First, we study the design of matrix multiplication algorithms. We define a new general method, called the Universal Method, which subsumes all the known approaches to designing these algorithms. We then design a suite of techniques for proving lower bounds on the running times which can be achieved by algorithms using many tensors and the Universal Method. Our main limitation result is that a large class of tensors generalizing the Coppersmith-Winograd tensors (the family of tensors used in all record-holding algorithms for the past 30+ years) cannot achieve a better running time for multiplying n by n matrices than O(n^{2.168}).

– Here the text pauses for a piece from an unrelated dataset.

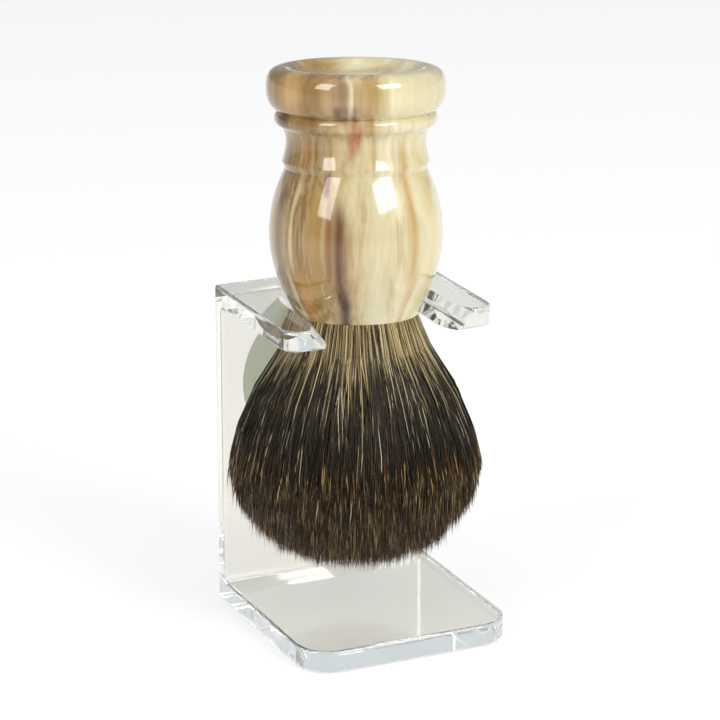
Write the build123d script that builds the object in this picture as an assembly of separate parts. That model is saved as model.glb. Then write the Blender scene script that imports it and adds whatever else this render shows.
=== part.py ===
"""Shaving brush hanging knot-down in a clear drip stand.

Frame: millimetres, +Z up, X across the stand, the fork's mouth and the front of the base toward -Y.
The origin is the centre of the base's underside.  The pieces of the brush are drawn upright on the
brush's own axis, with the handle's lower rim at zero, and are then leaned and seated in the fork.
"""
from build123d import *
from math import radians, sin, tan
import os

# ---- stand: one clear moulding ----
stand_width = 49.2
stand_depth = 51.0
stand_height = 73.7
base_thickness = 5.0
plate_thickness = 4.0
fork_thickness = 4.5
fork_reach = 40.0             # from the plate's rear face to the fork's tips
front_corner_radius = 8.0     # front corners of the base, seen from above
tip_corner_radius = 4.0       # outer corners of the fork's tips
edge_radius = 0.7             # softened outer edges
root_fillet = 1.2             # inner corners where the plate meets the base and the fork

# ---- seat: the slanted U slot that the handle's lower end rests in ----
seat_clearance = 0.4
rim_height_in_slot = 0.5      # from the fork's underside up to the handle's rim
seat_centre_y = 4.5
slot_flare = 38.0             # slant of the slot's wall, in degrees from the vertical
mouth_length = 7.0            # stretch behind the tips over which the slot opens out
mouth_spread = 3.0            # how far each side has opened out at the tips

# ---- lean of the brush, whose bloom presses against the plate, in degrees ----
lean_back = 5.5
lean_side = 2.5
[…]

Second, we design faster algorithms for batch nearest neighbor search, the problem where one is given sets of data points and query points, and one wants to find the most similar data point to each query point, according to some distance measure. We give the first subquadratic time algorithm for the exact problem in high dimensions, and the fastest known algorithm for the approximate problem, for various distance measures including Hamming and Euclidean distance. Our algorithms make use of new probabilistic polynomial constructions to reduce the problem to the multiplication of low-rank matrices.

Third, we study rigid matrices, which cannot be written as the sum of a low rank matrix and a sparse matrix. Finding explicit rigid matrices is an important open problem in complexity theory with applications in many different areas. We show that the Walsh-Hadamard transform, previously a leading candidate rigid matrix, is in fact not rigid. We also give the first nontrivial construction of rigid matrices in a certain parameter regime with applications to communication complexity, using an efficient algorithm with access to an NP oracle.  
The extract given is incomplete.